Mobilized soldiers were seen off in the interspecific regional training center of the signal troops of the Central Military District in Ulyanovsk. The Ministry of Defense revealed a video of training mobilized soldiers from the Far East at the training ground in the rear of the “special military operation."

The Crimean organization of the All-Russian Society of the Blind donated chainsaws and optical sights to Russian servicemen in Ukraine. Another incident of a disappeared train car carrying the property of mobilized soldiers happened to the military personnel of the 45th Motorized Rifle Regiment. The soldiers loaded things collected from all over the Samara region into the car with their own hands, and upon arrival at the terminal station, they discovered that the last car carrying all their property had mysteriously disappeared.

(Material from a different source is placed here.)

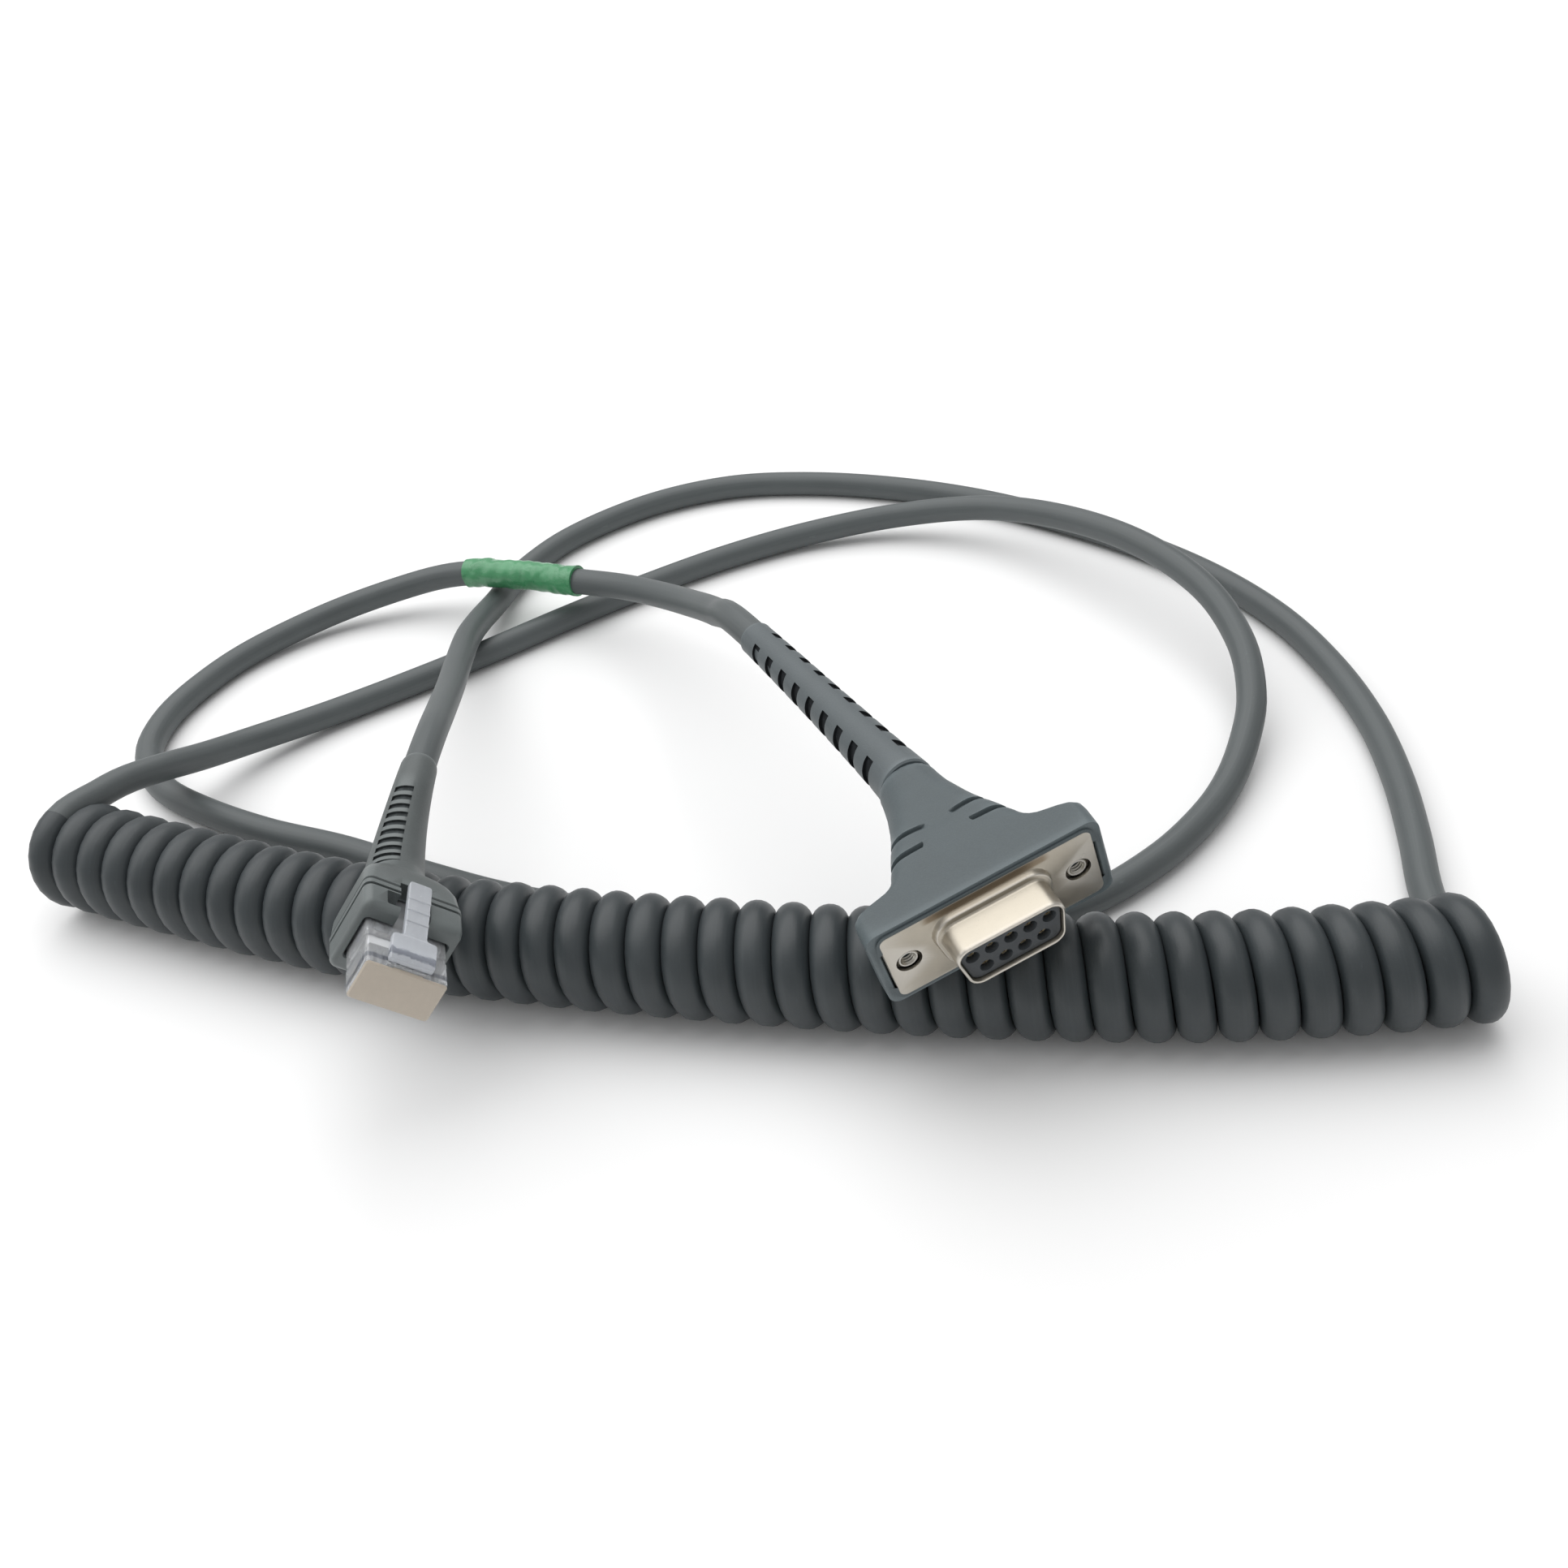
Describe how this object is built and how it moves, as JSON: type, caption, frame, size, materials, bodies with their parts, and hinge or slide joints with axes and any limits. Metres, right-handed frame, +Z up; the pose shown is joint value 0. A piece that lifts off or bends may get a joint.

The families of mobilized soldiers in the Omsk region will be able to use local sports facilities, a skating rink and a swimming pool, free of charge. Meanwhile, the families of soldiers taking part in the “special military operation” in the Krasnoyarsk region are given free firewood for heating. In the Chelyabinsk region, the authorities asked the mother of a mobilized soldier not to publicly complain about the cold in the apartment. Now she has to live in a garden house as there is a heating stove in it. 10 pairs of socks, 20 plastic bottles of dried plums and apples were handed over to Russian servicemen by 94-year-old Elena Kizilova from Rossosh, Voronezh region. Meanwhile, the wife of a mobilized resident of Tomsk drove across the country to celebrate Christmas with her husband and feed soldiers with pies and pancakes.

In Chita, a court fined Major Aleksey Strukov 60,000 rubles for concealing the missing rations. Fearing negative consequences for improper accounting of material resources, he hid the fact that 1521 sets of individual rations were missing and simply wrote them off.